* _Stated exercise_: Repeat, exactly, the run of lines that opens with the line containing "return shape.Solids[0]" and closes with the line containing "bpy.context.scene.collection.objects.link(empty)", and leave all other lines out.

─── Data segment ───

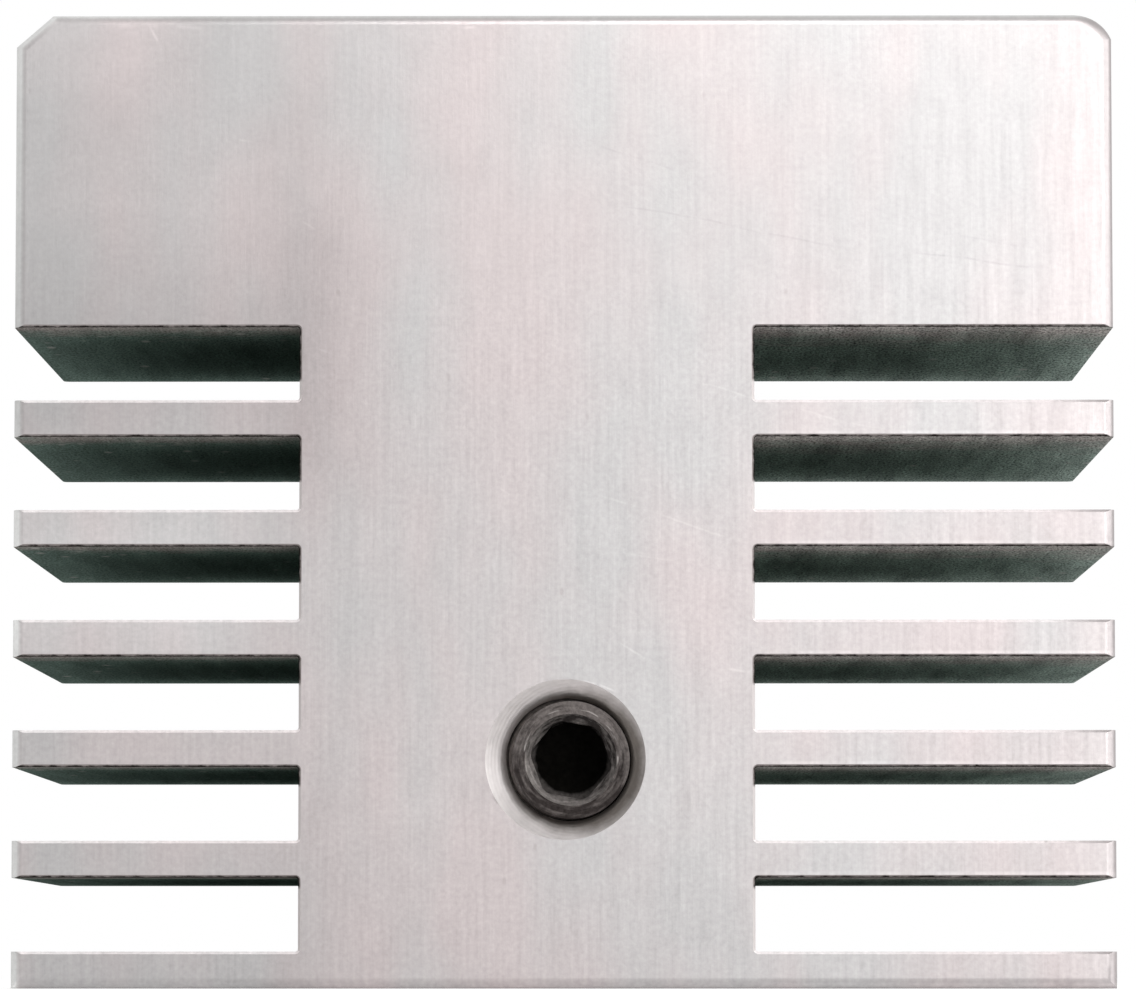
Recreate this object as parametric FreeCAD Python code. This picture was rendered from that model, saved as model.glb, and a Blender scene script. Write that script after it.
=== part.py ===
import FreeCAD, Part
import math
import os

# Finned aluminium heat-sink block with a clamping set screw.
# Millimetres, +Z up, front face towards -Y, origin on the bottom face under the middle of the block.

# Block: a solid head on top of a spine that carries the fins
block_width = 30.0
block_depth = 16.0
head_height = 8.6

# Fins, the same on both sides; the lowest one is the bottom of the block
fin_count = 6
fin_thickness = 1.0
fin_gap = 2.0

# Spine between the slots; its middle stands a little to the left of the block's middle
spine_width = 12.4
spine_shift = -1.0

# Corners and edges
left_bevel_width = 1.0
left_bevel_height = 0.87
right_round_width = 1.03
right_round_height = 0.68
outer_edge_radius = 0.3
slot_root_radius = 0.08
slot_edge_break = 0.07

# Upright bore that the block is clamped by; it stands, with the screw, a little to the right of the
# block's middle
bore_diameter = 6.0
bore_shift = 0.2
bore_mouth_chamfer = 0.3

# Set screw, M4 x 4 with a 2 mm hexagon socket and a cup point; its thread is drawn as a plain
# cylinder at the pitch diameter, and so is the thread in the tapped hole
thread_pitch_diameter = 3.55
thread_clearance = 0.02
screw_length = 4.0
screw_recess = 0.3
screw_height = 6.2
screw_face_diameter = 3.2
screw_tip_diameter = 2.5
screw_cup_diameter = 2.0
screw_cup_depth = 0.5
socket_across_flats = 2.0
socket_depth = 1.7
socket_mouth_diameter = 2.5
socket_cone_depth = 0.4
socket_turn = 20.0

# Countersink at the mouth of the tapped hole; it was cut a little to the left of the thread
countersink_diameter = 4.36
countersink_shift = -0.15

# Length by which a cutting tool runs past the face that it cuts
overrun = 1.0

fin_pitch = fin_thickness + fin_gap
block_height = head_height + fin_count * fin_pitch
head_bottom = block_height - head_height
half_width = block_width / 2.0
half_depth = block_depth / 2.0
spine_left = spine_shift - spine_width / 2.0
spine_right = spine_shift + spine_width / 2.0
tapped_radius = thread_pitch_diameter / 2.0 + thread_clearance
into_block = FreeCAD.Vector(0, 1, 0)
upwards = FreeCAD.Vector(0, 0, 1)


def front_point(x, z, y=0.0):
    """Point of an outline that is drawn looking at the front."""
    return FreeCAD.Vector(x, y, z)


def chain(points, y=0.0):
    """Straight edges through the points, each given as (x, z)."""
    corners = [front_point(x, z, y) for x, z in points]
    return [Part.LineSegment(a, b).toShape() for a, b in zip(corners, corners[1:])]


def arc_about(centre_x, centre_z, radius, first, last, y=0.0):
    """Arc about a centre between two angles in degrees, measured from +X towards +Z."""
    angles = [math.radians(a) for a in (first, (first + last) / 2.0, last)]
    places = [front_point(centre_x + radius * math.cos(a), centre_z + radius * math.sin(a), y)
              for a in angles]
    return Part.Arc(*places).toShape()


def block_blank():
    """Bar with one bevelled and one rounded top corner, and rounded edges at front and back."""
    # The rounding leaves the top face smoothly and meets the side at a slight corner
    round_radius = (right_round_width ** 2 + right_round_height ** 2) / (2.0 * right_round_height)
    round_angle = math.degrees(math.asin(right_round_width / round_radius))
    round_start = half_width - right_round_width
    edges = chain([
        (round_start, block_height),
        (left_bevel_width - half_width, block_height),
        (-half_width, block_height - left_bevel_height),
        (-half_width, 0.0),
        (half_width, 0.0),
        (half_width, block_height - right_round_height),
    ])
    edges.append(arc_about(round_start, block_height - round_radius, round_radius,
                           90.0 - round_angle, 90.0))
    face = Part.Face(Part.Wire(Part.__sortEdges__(edges)))
    bar = face.extrude(into_block * block_depth)
    bar.translate(into_block * -half_depth)
    outline = [edge for edge in bar.Edges
               if all(abs(abs(vertex.Y) - half_depth) < 1e-6 for vertex in edge.Vertexes)
               and edge.Vertexes[0].Y * edge.Vertexes[-1].Y > 0]
    return bar.makeFillet(outer_edge_radius, outline)


def slot_outline(side, floor, bottom, growth, y):
    """Outline of a slot in the plane y: open to one side, with round corners at its floor.

    side is -1 for the left slots and +1 for the right ones, floor is the spine's face, bottom is the
    slot's lower wall, and growth widens the outline all round.
    """
    radius = slot_root_radius + growth
    low = bottom - growth
    high = bottom + fin_gap + growth
    root = floor - side * growth
    bend = root + side * radius
    outer = side * (half_width + overrun)
    towards_floor = 180.0 if side > 0 else 0.0
    edges = chain([(bend, low), (outer, low), (outer, high), (bend, high)], y)
    edges.append(arc_about(bend, high - radius, radius, 90.0, towards_floor, y))
    edges += chain([(root, high - radius), (root, low + radius)], y)
    lowest = 270.0 if side > 0 else -90.0
    edges.append(arc_about(bend, low + radius, radius, towards_floor, lowest, y))
    return Part.Wire(Part.__sortEdges__(edges))


def slot_tool(side, floor, bottom):
    """One milled slot through the whole depth, with its edges broken at front and back."""
    start = -half_depth - overrun
    length = block_depth + 2.0 * overrun
    tool = Part.Face(slot_outline(side, floor, bottom, 0.0, start)).extrude(into_block * length)
    reach = slot_edge_break + overrun
    for end in (-1.0, 1.0):
        inner = slot_outline(side, floor, bottom, 0.0, end * (half_depth - slot_edge_break))
        outer = slot_outline(side, floor, bottom, reach, end * (half_depth + overrun))
        tool = tool.fuse(Part.makeLoft([inner, outer], True, True))
    return tool


def bore_tool():
    """Upright through bore with a chamfered mouth at each end."""
    radius = bore_diameter / 2.0
    start = front_point(bore_shift, -overrun)
    tool = Part.makeCylinder(radius, block_height + 2.0 * overrun, start, upwards)
    reach = bore_mouth_chamfer + overrun
    bottom_mouth = Part.makeCone(radius + reach, radius, reach, start, upwards)
    top_mouth = Part.makeCone(radius, radius + reach, reach,
                              front_point(bore_shift, block_height - bore_mouth_chamfer), upwards)
    return tool.fuse([bottom_mouth, top_mouth])


def screw_hole_tool():
    """Tapped hole from the front face into the bore, with its countersink set to one side."""
    start = front_point(bore_shift, screw_height, -half_depth - overrun)
    hole = Part.makeCylinder(tapped_radius, half_depth + overrun, start, into_block)
    # A cone of 90 degrees: its radius shrinks by as much as it goes deeper
    wide = countersink_diameter / 2.0 + overrun
    narrow = tapped_radius / 2.0
    mouth = Part.makeCone(wide, narrow, wide - narrow,
                          start + FreeCAD.Vector(countersink_shift, 0, 0), into_block)
    return hole.fuse(mouth)


def make_body():
    """Block with its slots, its bore and its tapped hole."""
    body = block_blank()
    for number in range(fin_count):
        bottom = fin_thickness + number * fin_pitch
        body = body.cut(slot_tool(-1, spine_left, bottom))
        body = body.cut(slot_tool(1, spine_right, bottom))
    body = body.cut(bore_tool())
    body = body.cut(screw_hole_tool())
    return body.removeSplitter()


def socket_tool(face_y):
    """Hexagon socket: chamfered mouth, six flats and the cone that the drill left."""
    centre = front_point(bore_shift, screw_height, face_y)
    corner_radius = socket_across_flats / math.sqrt(3.0)
    corners = []
    for number in range(7):
        angle = math.radians(90.0 + socket_turn + 60.0 * number)
        corners.append(centre + front_point(corner_radius * math.cos(angle),
                                            corner_radius * math.sin(angle), -overrun))
    hexagon = Part.Face(Part.makePolygon(corners)).extrude(into_block * (socket_depth + overrun))
    mouth_radius = socket_mouth_diameter / 2.0
    mouth = Part.makeCone(mouth_radius + overrun, 0.0, mouth_radius + overrun,
                          centre - into_block * overrun, into_block)
    cone = Part.makeCone(socket_across_flats / 2.0, 0.0, socket_cone_depth,
                         centre + into_block * socket_depth, into_block)
    return hexagon.fuse([mouth, cone])


def make_screw():
    """Set screw: turned body with a chamfered end and a cup point, and its hexagon socket."""
    face_y = -half_depth + screw_recess
    tip_y = face_y + screw_length
    radius = thread_pitch_diameter / 2.0
    face_radius = screw_face_diameter / 2.0
    tip_radius = screw_tip_diameter / 2.0
    profile = [
        (0.0, face_y),
        (face_radius, face_y),
        (radius, face_y + radius - face_radius),
        (radius, tip_y - radius + tip_radius),
        (tip_radius, tip_y),
        (screw_cup_diameter / 2.0, tip_y),
        (0.0, tip_y - screw_cup_depth),
        (0.0, face_y),
    ]
    outline = Part.makePolygon([front_point(bore_shift + r, screw_height, y) for r, y in profile])
    axis_point = front_point(bore_shift, screw_height)
    turned = Part.Face(outline).revolve(axis_point, into_block, 360.0)
    return turned.cut(socket_tool(face_y)).removeSplitter()


def single_solid(shape, name):
    """The one valid solid of a shape; anything else is an error."""
    if len(shape.Solids) != 1 or not shape.isValid():
        raise ValueError(name + " is not one valid solid")
    return shape.Solids[0]


os.makedirs("parts", exist_ok=True)
pieces = {"heat_sink_body": make_body(), "set_screw": make_screw()}
for name, shape in pieces.items():
    solid = single_solid(shape, name)
    solid.exportStep(os.path.join("parts", name + ".step"))
    box = solid.BoundBox
    print(name, "volume", round(solid.Volume, 2), "faces", len(solid.Faces),
          "size", round(box.XLength, 3), round(box.YLength, 3), round(box.ZLength, 3))
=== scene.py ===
"""Looks of a finned aluminium heat-sink block and its set screw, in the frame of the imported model.

Metres, +Z up, front face towards -Y, origin on the bottom face under the middle of the block. Sizes in
the classes are millimetres, and MM turns them to metres.
"""
import logging
import math
from collections.abc import Callable, Sequence
from dataclasses import dataclass, field
from enum import Enum
from functools import partial

import bmesh
import bpy
import numpy as np
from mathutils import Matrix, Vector


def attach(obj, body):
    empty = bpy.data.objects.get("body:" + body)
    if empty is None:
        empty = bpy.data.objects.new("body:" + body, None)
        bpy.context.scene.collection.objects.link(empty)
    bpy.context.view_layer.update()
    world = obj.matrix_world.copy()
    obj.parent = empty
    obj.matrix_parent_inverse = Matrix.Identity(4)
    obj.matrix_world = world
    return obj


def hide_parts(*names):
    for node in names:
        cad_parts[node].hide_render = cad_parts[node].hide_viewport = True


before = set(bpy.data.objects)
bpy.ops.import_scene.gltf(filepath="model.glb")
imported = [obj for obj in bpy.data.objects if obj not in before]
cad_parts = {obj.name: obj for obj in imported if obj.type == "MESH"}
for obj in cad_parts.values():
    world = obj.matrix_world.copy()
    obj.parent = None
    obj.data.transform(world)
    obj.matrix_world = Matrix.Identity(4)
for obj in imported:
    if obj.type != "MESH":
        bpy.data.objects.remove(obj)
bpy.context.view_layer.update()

log = logging.getLogger("heat_sink")

MM = 0.001

# Millimetres within which a face counts as lying on a plane, a cylinder or an edge
NEAR = 0.01

# Millimetres within which two points are one, in the CAD mesh and at the seam of the thread
WELD, SEAM = 0.001, 0.0005

# Metres within which a point lies in a plane
IN_PLANE = 1e-7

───

* _Expected output_:
    return shape.Solids[0]


os.makedirs("parts", exist_ok=True)
pieces = {"heat_sink_body": make_body(), "set_screw": make_screw()}
for name, shape in pieces.items():
    solid = single_solid(shape, name)
    solid.exportStep(os.path.join("parts", name + ".step"))
    box = solid.BoundBox
    print(name, "volume", round(solid.Volume, 2), "faces", len(solid.Faces),
          "size", round(box.XLength, 3), round(box.YLength, 3), round(box.ZLength, 3))
=== scene.py ===
"""Looks of a finned aluminium heat-sink block and its set screw, in the frame of the imported model.

Metres, +Z up, front face towards -Y, origin on the bottom face under the middle of the block. Sizes in
the classes are millimetres, and MM turns them to metres.
"""
import logging
import math
from collections.abc import Callable, Sequence
from dataclasses import dataclass, field
from enum import Enum
from functools import partial

import bmesh
import bpy
import numpy as np
from mathutils import Matrix, Vector


def attach(obj, body):
    empty = bpy.data.objects.get("body:" + body)
    if empty is None:
        empty = bpy.data.objects.new("body:" + body, None)
        bpy.context.scene.collection.objects.link(empty)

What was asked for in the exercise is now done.